Me: “I got divorced. Then I had to go through a trial with my denomination to keep my license.”
Friend: “Don’t they realize that stuff happens.”
I do not recommend the “stuff happens” response to someone whose marriage has been blown up by adultery.
While I appreciate this friend’s effort to be understanding, the stance is neutral towards a horrific trauma every faithful spouse endures at the hands of their cheater. Our lives have been up ended by deliberate and malevolent choices and actions on the part of a cheating spouse.
The “stuff happens” response can come across as a minimization of surviving such treacherous trauma.
I attribute the “stuff happens” response to talk about a natural disaster or possibly accidents. Things outside our control usually fall into that category.
While this is true for the faithful spouse–as in the faithful spouse is experiencing something that they do not control–it misses the important point that someone did control the marriage ending otherwise. The adulterous ending of a marriage was no accident. A cheater made some really awful (and sinful) deliberate choices.
Is that how we respond to crime victims?
My sister was murdered.
Stuff happens.
I was raped, and I have to deal with people constantly who think I was “asking for it.”
Well, don’t they understand that stuff happens?
I hope that helps to illustrate how unhelpful such a response is to a true victim. And make no mistake: faithful spouses are true victims!
Such a response invalidates the reality that an injustice has occurred. There are perpetrators and victims here just as in the cases of murder and rape. “Stuff happens” obliterates that distinction. Hence, I have a problem with it.
“Stuff” wasn’t banging another man and violating my marriage.
That was my (now ex) wife doing that.
And no, that “stuff” was not inevitable but chosen freely by her. It didn’t just “happen.” Many deliberate and sinful choices went into that state of affairs.
In summary:
“Stuff happens” does not even begin to point to the reality and injustice of being cheated upon by one’s spouse and divorced.

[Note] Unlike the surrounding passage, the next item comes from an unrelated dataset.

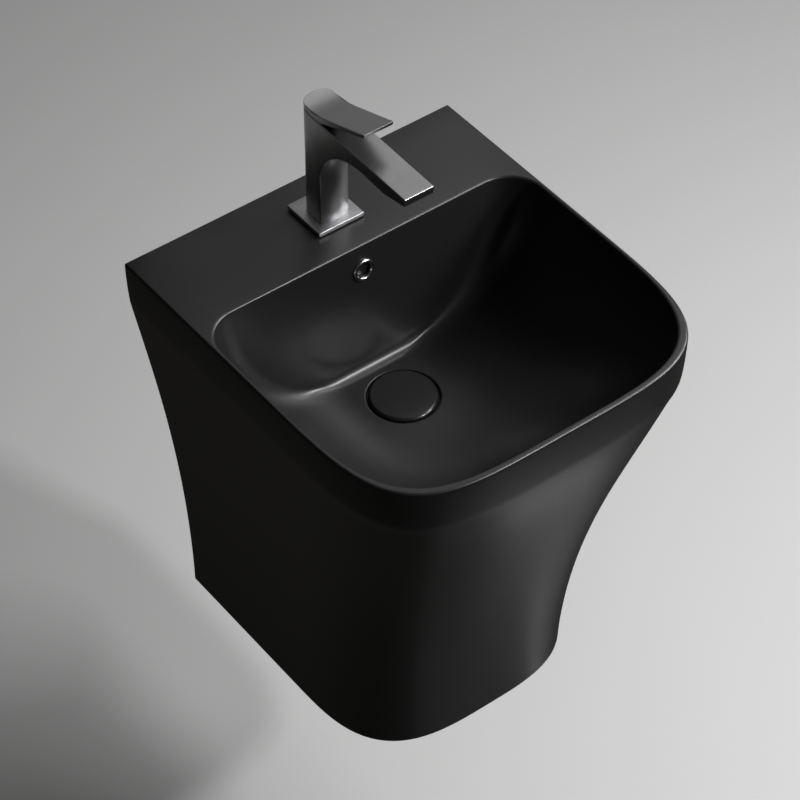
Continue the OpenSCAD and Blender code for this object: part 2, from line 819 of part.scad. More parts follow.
basin_body();
half_pedestal();
overflow_ring();
fixing_sleeves();
fixing_washers();
fixing_nuts();
waste_cap();
cap_seal();
waste_plunger();
click_spring();
click_housing();
waste_body();
flange_seal();
cone_seal();
waste_washer();
waste_nut();
trap_inlet_nut();
trap_inlet_washer();
trap_dip_tube();
trap_top_nut();
trap_top_washer();
trap_head();
trap_cup();
trap_cup_seal();
trap_outlet_nut();
trap_outlet_washer();
trap_outlet_pipe();
wall_flange();
mixer_body();
base_plate();
base_seal();
mixer_stud();
horseshoe_rubber();
horseshoe_plate();
stud_nut();
cartridge_seal();
cartridge_housing();
fixed_disc();
moving_disc();
cartridge_carrier();
cartridge_pin();
cartridge_stem();
cartridge_nut();
mixer_lever();
lever_screw();
aerator_housing();
aerator_insert();
aerator_seal();
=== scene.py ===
import json
import math

import bmesh
import bpy
import numpy as np
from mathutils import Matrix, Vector

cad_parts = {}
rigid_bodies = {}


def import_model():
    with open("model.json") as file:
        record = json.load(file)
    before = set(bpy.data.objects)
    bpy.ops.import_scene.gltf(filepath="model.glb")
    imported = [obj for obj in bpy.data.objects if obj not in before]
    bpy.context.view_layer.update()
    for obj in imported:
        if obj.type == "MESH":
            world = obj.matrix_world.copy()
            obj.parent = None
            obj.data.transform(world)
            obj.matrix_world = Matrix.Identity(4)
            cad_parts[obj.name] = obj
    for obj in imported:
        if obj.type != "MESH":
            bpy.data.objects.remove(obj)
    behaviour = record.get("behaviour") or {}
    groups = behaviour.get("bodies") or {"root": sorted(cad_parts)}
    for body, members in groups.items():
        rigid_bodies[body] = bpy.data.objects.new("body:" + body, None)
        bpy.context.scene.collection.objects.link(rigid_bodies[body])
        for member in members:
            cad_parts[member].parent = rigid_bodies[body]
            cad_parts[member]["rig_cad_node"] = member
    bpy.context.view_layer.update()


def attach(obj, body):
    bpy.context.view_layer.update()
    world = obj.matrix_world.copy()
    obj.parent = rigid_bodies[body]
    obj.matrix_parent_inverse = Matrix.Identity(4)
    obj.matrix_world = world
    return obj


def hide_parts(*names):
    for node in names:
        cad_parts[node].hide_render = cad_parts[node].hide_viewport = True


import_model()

# ---------------------------------------------------------------- sizes, in mm
# x runs across, y is 0 on the wall and falls towards the room, z is 0 at the wall bolts.
# A depth d is measured down from the rim.
MM = 0.001

RIM = 75.0                        # height of the rim
W, D, H = 400.0, 440.0, 500.0     # width, depth and height of the ceramic
APRON = 52.0                      # height of the apron
LEAN_IN = 2.5                     # how far the apron leans in over its height
FOOT_A, FOOT_F = 145.5, 335.0     # half width and depth of the foot
FOOT_EDGE = 3.0                   # radius of the edge under the foot
RIM_EDGE = 2.4                    # radius of the rim's two edges
SKIRT_T = 10.0                    # wall thickness of the half pedestal
BACK_T = 12.0                     # thickness of its back edge
WINDOW_D = 135.0                  # depth of the top of the open back
WINDOW_IN_TOP, WINDOW_IN_LOW = 30.0, 22.0   # ceramic beside the open back, at its top and at the foot
SIDE_END, SIDE_END_RISE = 190.0, 30.0       # depth of the straight side at the foot, and what the apron adds
CREASE_FROM, CREASE_TO = 20, 120  # depths between which the crease under the apron is rounded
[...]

*A version of this post ran previously.
Yes, only the truly loyal and devoted who have been betrayed by their spouse know the depth of that pain.
DM,
I seriously don’t see this stance changing anytime soon. Its simply the easy road for friend, family, pastors, counselors. I had 32 yrs of a story and still …. not too many wanted to take
a stand with me or acknowledge the crime against me. Ive shared this before. our pastor told us in a counseling that it was ME who lived in the tree of Good & Evil (judging my XH) he told me I should be in the Tree of LIFE. WOW, I never went back. Another pastor years earlier told me that Sh** happens in all marriages. I responded NO Sh** doesn’t just happen A**holes cause it. Sorry for the bad language but this was a well known minister who “specialized” in infidelity. I am grateful I know this is not the stance GOD takes and along with your blog I was able to sort through the “minimization”. Its terrible what us faithful spouses put up with on top of being traumatized. Thank you for your site, I refer lots of people to it!